Copy every line, leaving nothing out and adding nothing.
━━━━━━━━━━━━━━━━━━━━━━━━━━━━━━
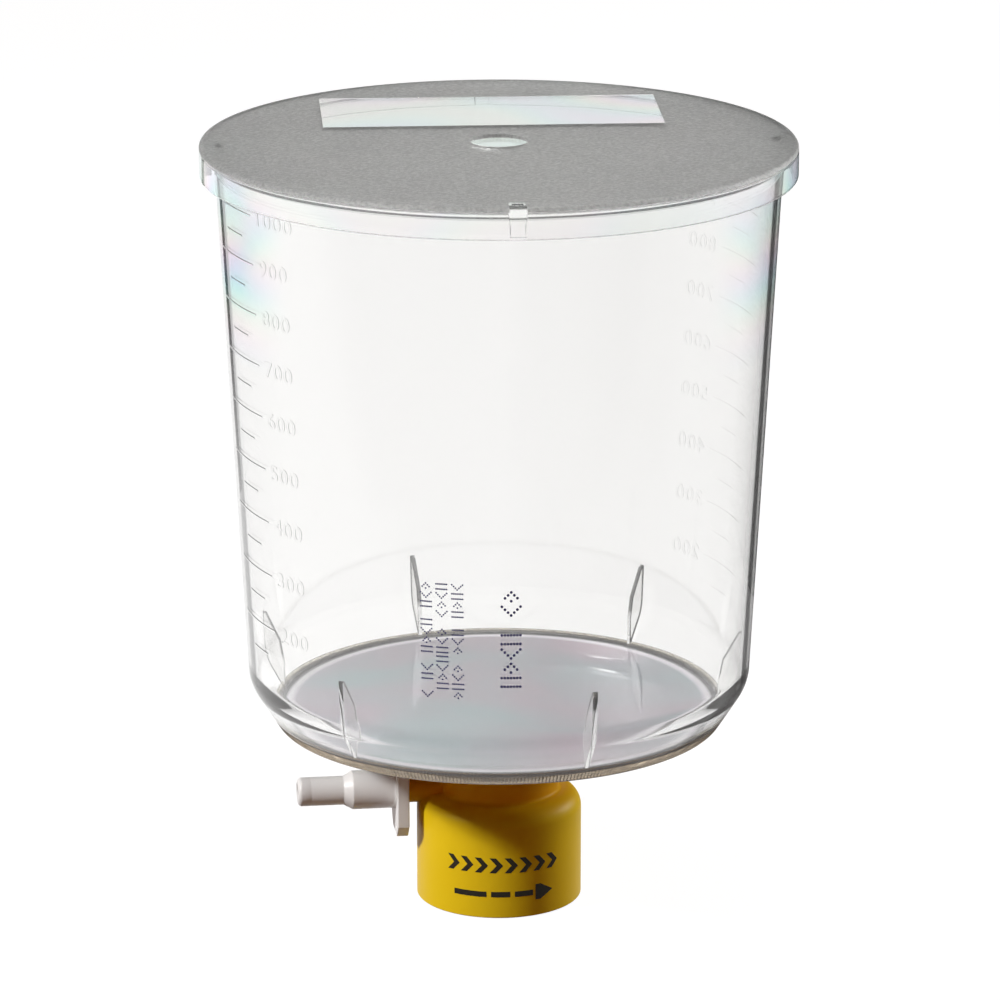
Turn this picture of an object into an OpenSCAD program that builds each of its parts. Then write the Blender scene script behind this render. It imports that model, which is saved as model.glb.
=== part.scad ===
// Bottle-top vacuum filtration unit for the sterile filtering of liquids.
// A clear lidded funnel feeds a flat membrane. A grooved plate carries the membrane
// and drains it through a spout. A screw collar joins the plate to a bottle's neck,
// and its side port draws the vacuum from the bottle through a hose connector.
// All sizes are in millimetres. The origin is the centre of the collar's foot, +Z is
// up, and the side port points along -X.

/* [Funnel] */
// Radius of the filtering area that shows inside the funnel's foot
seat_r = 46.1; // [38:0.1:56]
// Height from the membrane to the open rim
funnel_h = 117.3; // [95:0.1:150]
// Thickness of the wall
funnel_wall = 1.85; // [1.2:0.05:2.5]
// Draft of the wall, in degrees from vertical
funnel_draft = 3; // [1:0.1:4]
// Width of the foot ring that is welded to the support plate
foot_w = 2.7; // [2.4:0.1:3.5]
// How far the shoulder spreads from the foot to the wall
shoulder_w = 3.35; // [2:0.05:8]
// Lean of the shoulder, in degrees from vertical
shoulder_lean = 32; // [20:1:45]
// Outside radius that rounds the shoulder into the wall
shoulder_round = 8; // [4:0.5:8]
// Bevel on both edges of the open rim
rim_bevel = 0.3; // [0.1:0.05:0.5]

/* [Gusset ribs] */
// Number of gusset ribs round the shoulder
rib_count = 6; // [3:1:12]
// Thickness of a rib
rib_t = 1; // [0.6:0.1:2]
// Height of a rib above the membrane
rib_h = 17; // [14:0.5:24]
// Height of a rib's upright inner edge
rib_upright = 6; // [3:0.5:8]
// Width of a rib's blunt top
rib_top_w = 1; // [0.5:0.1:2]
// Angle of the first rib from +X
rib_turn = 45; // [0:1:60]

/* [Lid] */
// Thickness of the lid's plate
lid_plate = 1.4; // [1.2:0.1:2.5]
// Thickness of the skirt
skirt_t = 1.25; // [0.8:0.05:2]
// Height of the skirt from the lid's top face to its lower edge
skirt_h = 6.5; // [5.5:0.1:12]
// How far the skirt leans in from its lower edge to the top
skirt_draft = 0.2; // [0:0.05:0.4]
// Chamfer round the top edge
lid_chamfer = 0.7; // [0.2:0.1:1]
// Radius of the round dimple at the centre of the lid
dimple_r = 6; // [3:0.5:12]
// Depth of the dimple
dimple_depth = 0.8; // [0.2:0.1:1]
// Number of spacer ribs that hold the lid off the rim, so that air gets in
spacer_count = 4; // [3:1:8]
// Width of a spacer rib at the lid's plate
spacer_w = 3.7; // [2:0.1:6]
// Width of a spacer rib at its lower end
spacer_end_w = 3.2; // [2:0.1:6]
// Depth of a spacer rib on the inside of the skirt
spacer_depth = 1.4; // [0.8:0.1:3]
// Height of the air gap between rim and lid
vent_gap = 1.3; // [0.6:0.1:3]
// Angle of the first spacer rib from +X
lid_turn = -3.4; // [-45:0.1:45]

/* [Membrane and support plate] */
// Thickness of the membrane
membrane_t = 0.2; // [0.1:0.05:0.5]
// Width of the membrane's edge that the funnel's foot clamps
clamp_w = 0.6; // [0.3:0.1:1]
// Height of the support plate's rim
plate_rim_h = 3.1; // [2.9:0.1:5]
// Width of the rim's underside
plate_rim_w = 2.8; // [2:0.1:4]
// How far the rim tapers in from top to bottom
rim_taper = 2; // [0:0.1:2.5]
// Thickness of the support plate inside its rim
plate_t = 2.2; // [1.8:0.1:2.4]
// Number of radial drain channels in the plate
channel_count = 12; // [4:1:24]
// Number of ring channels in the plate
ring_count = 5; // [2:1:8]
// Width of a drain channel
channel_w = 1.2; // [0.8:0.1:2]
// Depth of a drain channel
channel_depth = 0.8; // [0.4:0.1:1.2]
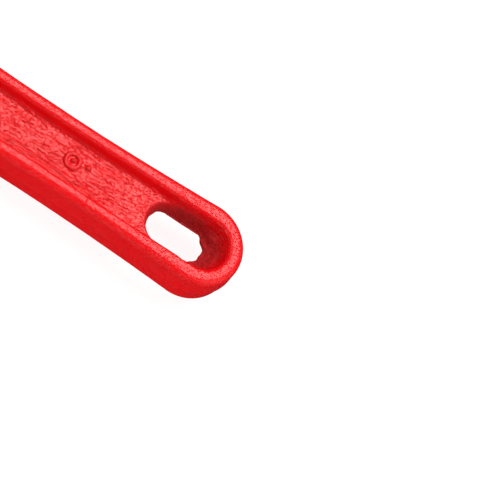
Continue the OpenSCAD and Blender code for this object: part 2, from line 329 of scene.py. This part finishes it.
━━━━━━━━━━━━━━━━━━━━━━━━━━━━━━
Correct output:
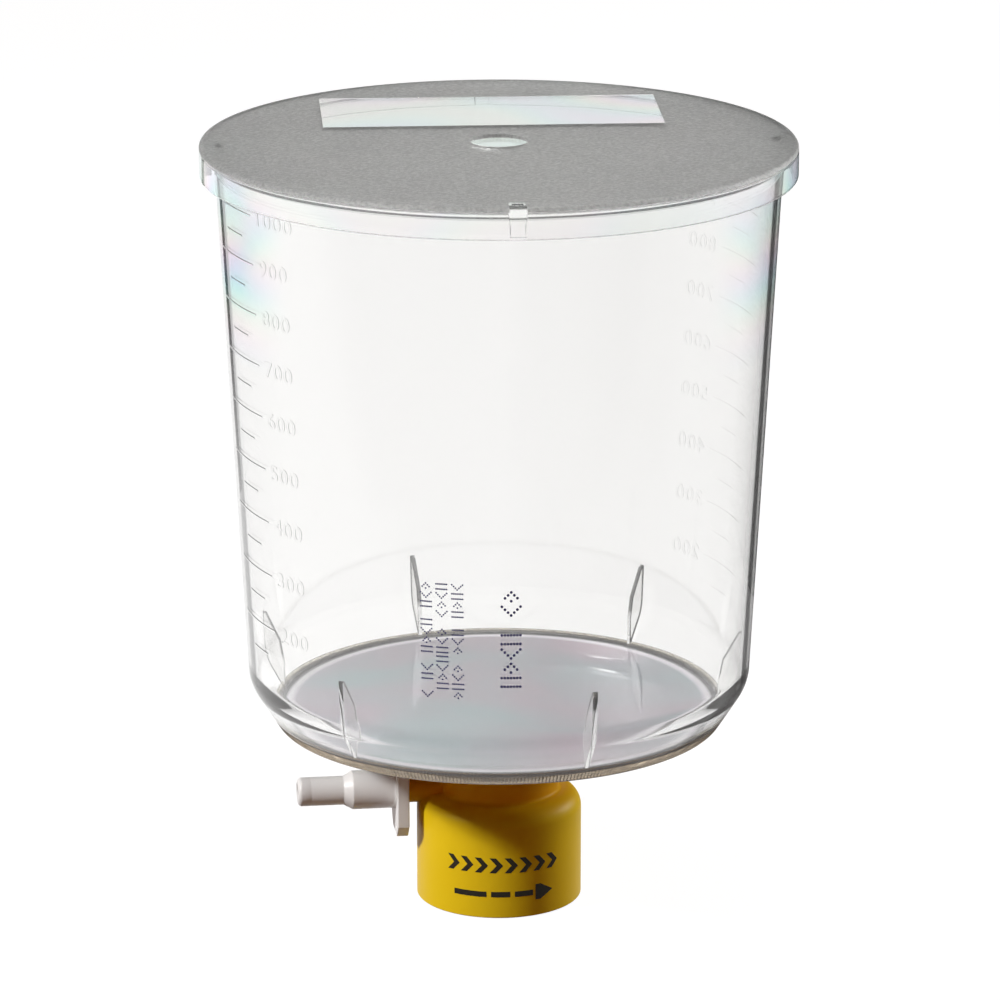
Turn this picture of an object into an OpenSCAD program that builds each of its parts. Then write the Blender scene script behind this render. It imports that model, which is saved as model.glb.
=== part.scad ===
// Bottle-top vacuum filtration unit for the sterile filtering of liquids.
// A clear lidded funnel feeds a flat membrane. A grooved plate carries the membrane
// and drains it through a spout. A screw collar joins the plate to a bottle's neck,
// and its side port draws the vacuum from the bottle through a hose connector.
// All sizes are in millimetres. The origin is the centre of the collar's foot, +Z is
// up, and the side port points along -X.

/* [Funnel] */
// Radius of the filtering area that shows inside the funnel's foot
seat_r = 46.1; // [38:0.1:56]
// Height from the membrane to the open rim
funnel_h = 117.3; // [95:0.1:150]
// Thickness of the wall
funnel_wall = 1.85; // [1.2:0.05:2.5]
// Draft of the wall, in degrees from vertical
funnel_draft = 3; // [1:0.1:4]
// Width of the foot ring that is welded to the support plate
foot_w = 2.7; // [2.4:0.1:3.5]
// How far the shoulder spreads from the foot to the wall
shoulder_w = 3.35; // [2:0.05:8]
// Lean of the shoulder, in degrees from vertical
shoulder_lean = 32; // [20:1:45]
// Outside radius that rounds the shoulder into the wall
shoulder_round = 8; // [4:0.5:8]
// Bevel on both edges of the open rim
rim_bevel = 0.3; // [0.1:0.05:0.5]

/* [Gusset ribs] */
// Number of gusset ribs round the shoulder
rib_count = 6; // [3:1:12]
// Thickness of a rib
rib_t = 1; // [0.6:0.1:2]
// Height of a rib above the membrane
rib_h = 17; // [14:0.5:24]
// Height of a rib's upright inner edge
rib_upright = 6; // [3:0.5:8]
// Width of a rib's blunt top
rib_top_w = 1; // [0.5:0.1:2]
// Angle of the first rib from +X
rib_turn = 45; // [0:1:60]

/* [Lid] */
// Thickness of the lid's plate
lid_plate = 1.4; // [1.2:0.1:2.5]
// Thickness of the skirt
skirt_t = 1.25; // [0.8:0.05:2]
// Height of the skirt from the lid's top face to its lower edge
skirt_h = 6.5; // [5.5:0.1:12]
// How far the skirt leans in from its lower edge to the top
skirt_draft = 0.2; // [0:0.05:0.4]
// Chamfer round the top edge
lid_chamfer = 0.7; // [0.2:0.1:1]
// Radius of the round dimple at the centre of the lid
dimple_r = 6; // [3:0.5:12]
// Depth of the dimple
dimple_depth = 0.8; // [0.2:0.1:1]
// Number of spacer ribs that hold the lid off the rim, so that air gets in
spacer_count = 4; // [3:1:8]
// Width of a spacer rib at the lid's plate
spacer_w = 3.7; // [2:0.1:6]
// Width of a spacer rib at its lower end
spacer_end_w = 3.2; // [2:0.1:6]
// Depth of a spacer rib on the inside of the skirt
spacer_depth = 1.4; // [0.8:0.1:3]
// Height of the air gap between rim and lid
vent_gap = 1.3; // [0.6:0.1:3]
// Angle of the first spacer rib from +X
lid_turn = -3.4; // [-45:0.1:45]

/* [Membrane and support plate] */
// Thickness of the membrane
membrane_t = 0.2; // [0.1:0.05:0.5]
// Width of the membrane's edge that the funnel's foot clamps
clamp_w = 0.6; // [0.3:0.1:1]
// Height of the support plate's rim
plate_rim_h = 3.1; // [2.9:0.1:5]
// Width of the rim's underside
plate_rim_w = 2.8; // [2:0.1:4]
// How far the rim tapers in from top to bottom
rim_taper = 2; // [0:0.1:2.5]
// Thickness of the support plate inside its rim
plate_t = 2.2; // [1.8:0.1:2.4]
// Number of radial drain channels in the plate
channel_count = 12; // [4:1:24]
// Number of ring channels in the plate
ring_count = 5; // [2:1:8]
// Width of a drain channel
channel_w = 1.2; // [0.8:0.1:2]
// Depth of a drain channel
channel_depth = 0.8; // [0.4:0.1:1.2]
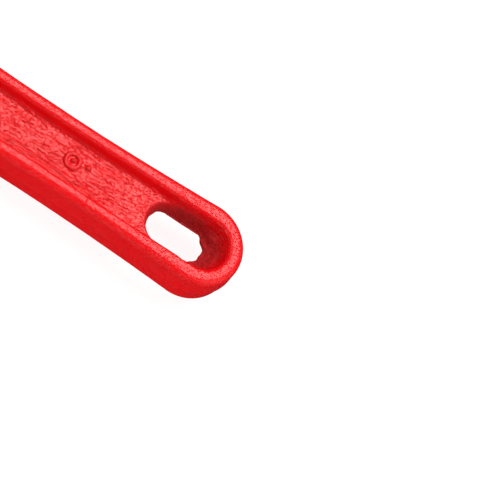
Continue the OpenSCAD and Blender code for this object: part 2, from line 329 of scene.py. This part finishes it.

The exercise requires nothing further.